++++ INFORMATION SUPPLIED ++++

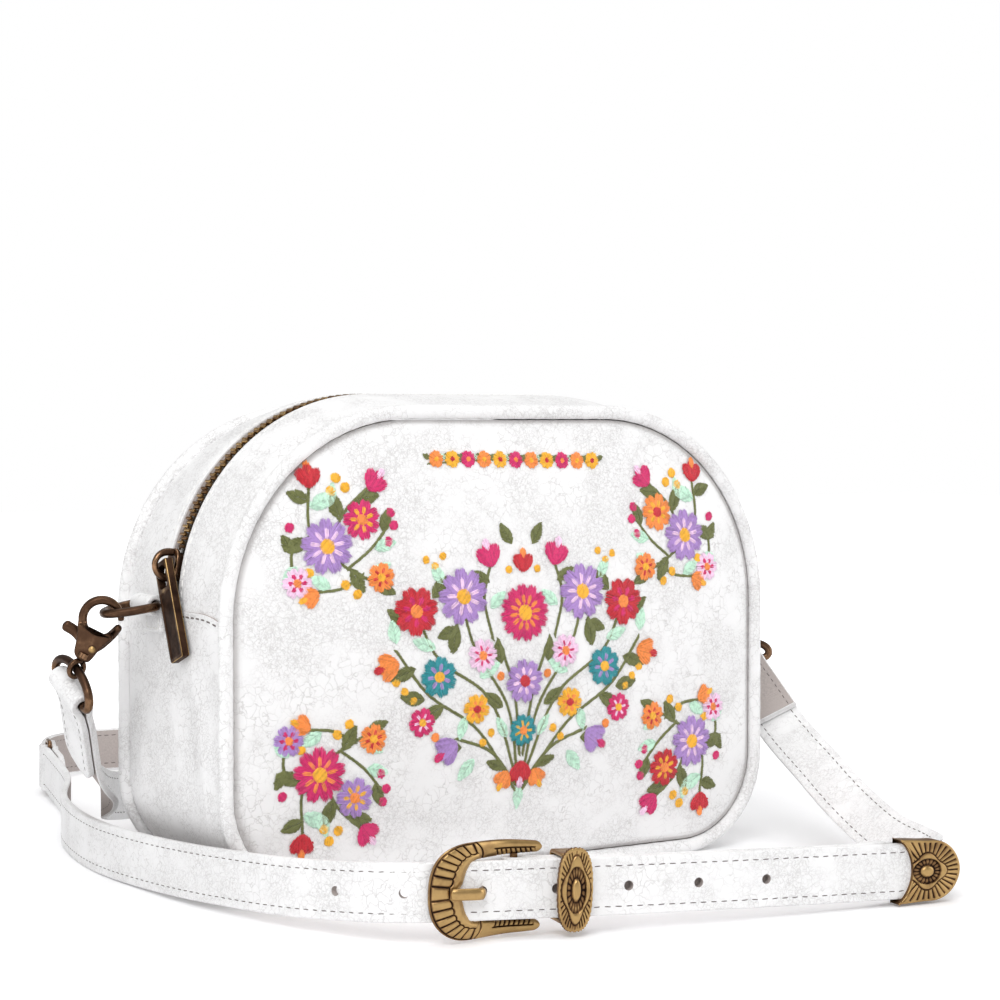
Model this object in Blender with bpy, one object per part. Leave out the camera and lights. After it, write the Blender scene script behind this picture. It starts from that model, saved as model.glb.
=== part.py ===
"""A small D-shaped shoulder bag with a zipped top, two clasps and a buckled leather strap.

Metres, +Z up. The origin is the middle of the bag's flat base, on the floor.
-Y is the front, where the panel's decoration is, and the zip's pull is at -X.
"""

import math

import bmesh
import bpy
import numpy as np
from mathutils import Matrix, Vector

MM = 0.001

# Body: the outline is where the panels meet their piping
BODY_WIDTH = 200.0 * MM
SEAM_BOTTOM = 4.7 * MM
SEAM_TOP = 148.0 * MM
TOP_RADIUS = 62.0 * MM
BASE_RADIUS = 28.0 * MM
BODY_DEPTH = 72.0 * MM
PANEL_BULGE = 8.0 * MM
PANEL_THICK = 2.0 * MM
PIPING_RADIUS = 2.3 * MM
GUSSET_THICK = 1.8 * MM
GUSSET_SIDE_RISE = 3.2 * MM
ZIP_RISE = 8.5 * MM
BASE_FLAT_WIDTH = 40.0 * MM
LINING_THICK = 0.8 * MM
BASE_BOARD_THICK = 1.2 * MM
BASE_BOARD_MARGIN = 10.0 * MM
POCKET_WIDTH = 110.0 * MM
POCKET_HEIGHT = 62.0 * MM
POCKET_THICK = 1.2 * MM
POCKET_LIFT = 24.0 * MM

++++

WRITTEN TASK: Write down again the exact lines running from the beginning of the data to the line containing "buckled leather strap.", with both ends included.

WRITTEN REPLY:
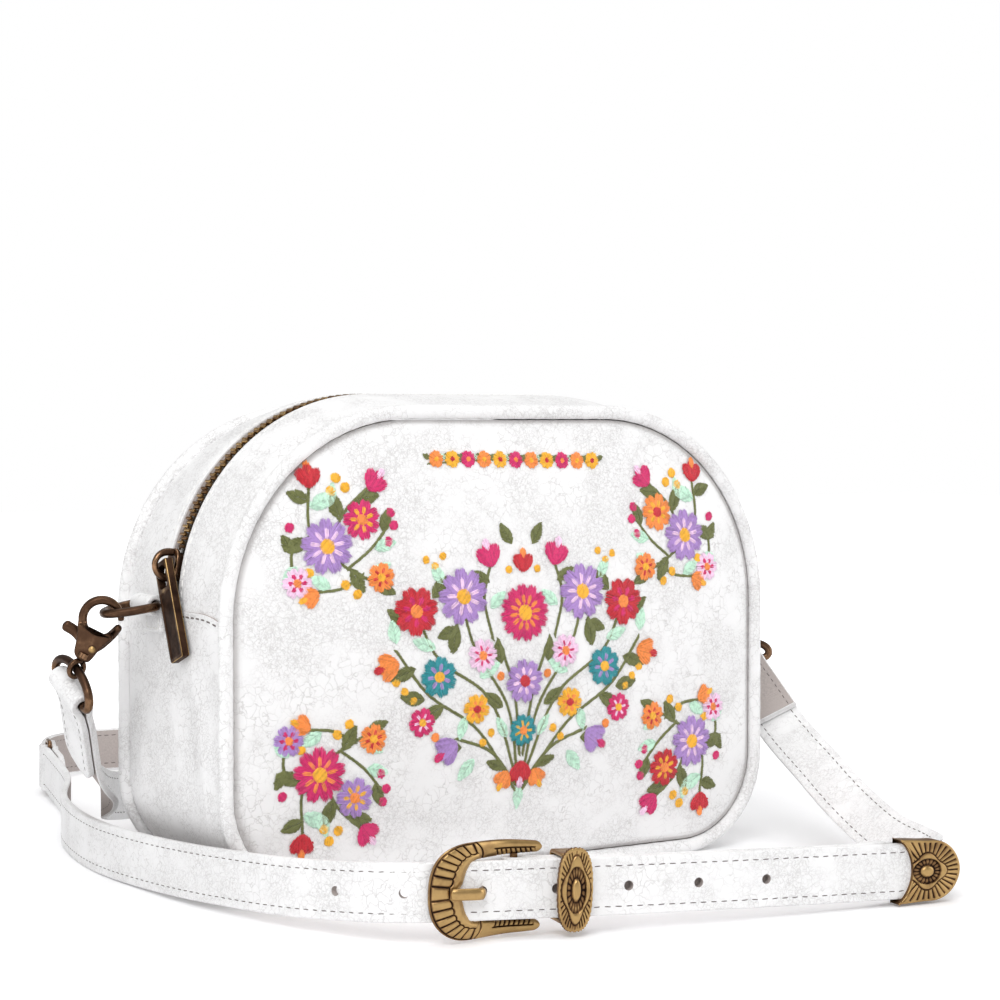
Model this object in Blender with bpy, one object per part. Leave out the camera and lights. After it, write the Blender scene script behind this picture. It starts from that model, saved as model.glb.
=== part.py ===
"""A small D-shaped shoulder bag with a zipped top, two clasps and a buckled leather strap.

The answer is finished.